Crítica do
Segundo Caderno de O Globo (20/9/2017)
Crítica/ “Um
berço de pedra”
A maternidade é o centro dos cinco textos curtos
de Newton Moreno reunidos sob construção dramática de pedra, embalada por pulsões
áridas. Em registro realista, “Canteiro” acompanha mulher em busca dos restos
mortais do filho, enterrado no jardim da casa de militar dos tempos da ditadura.

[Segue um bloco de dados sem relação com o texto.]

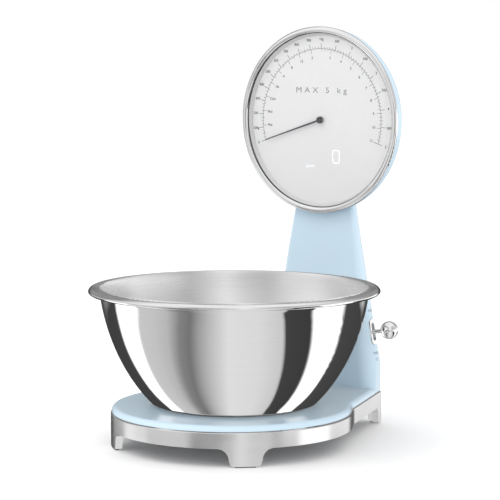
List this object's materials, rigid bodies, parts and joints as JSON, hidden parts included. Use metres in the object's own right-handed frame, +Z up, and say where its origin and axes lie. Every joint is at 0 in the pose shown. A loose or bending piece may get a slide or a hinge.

O universo da mãe em “O caminho do milagre” se desloca para o diálogo entre a
grávida e seu estuprador, ambos aprisionados por sentimentos esfacelados por
confronto psicológico. “Medea” reproduz a fúria daquela que mata os filhos na
dimensão trágica do clássico. No episódio que tem o título da montagem, os
tempos se confundem no campo de guerra em drama de quem desenterra os despojos
filiais, enquanto outra dá a luz. “Tráfego” esboça cenário social que permite
menino ser vendido pela mãe em sinal de trânsito. São atitudes maternais em traços
dramatúrgicos variados, que encontram em narradora entre as cenas e ambientação
desértica, dramaticidade única e uniforme. O diretor e cenógrafo William
Pereira estabeleceu em espaço terroso, marcado por chuva de areia, convergência
plana de estilos contrastantes, como dramas sociais e psicológicos, que se
mostram melhor acomodados apenas quando traduzidos como tragédia. O visual é
determinante, com a colaboração da bem desenhada iluminação de Miló Martins,
para criar área mítica e arquetípica, distanciada de referências localizáveis
ou citações geográficas. Se trágico, a paisagem acolhe, se em outras
linguagens, ilustra em excesso. Neste quadro pigmentado de pó de pedra, a
direção busca matizar com coloração poética o que periga ficar soterrado no
branco expressivo da pá de cal. As cenas adquirem solenidade, que avança para
além da característica de cada história,
o que não impede que em alguns momentos, a audição do texto encontre
correspondência com a visualidade. Belo, em seu travo rascante, “Um berço de
pedra” é encenado como ritual, que o elenco cultua, reverente. Debora Duboc,
como a narradora, não se distingue muito da mulher que desenterra os ossos.
Lilian Blanc está intensa na procura do filho morto no jardim. Sônia Guedes
constrói figura solene. Luciana Lyra é uma Medea evocativa, e Cristina
Cavalcanti, imprime força na visita da grávida a seu estuprador. Jairo Mattos dá
sentido masculino às consequências do desespero feminino.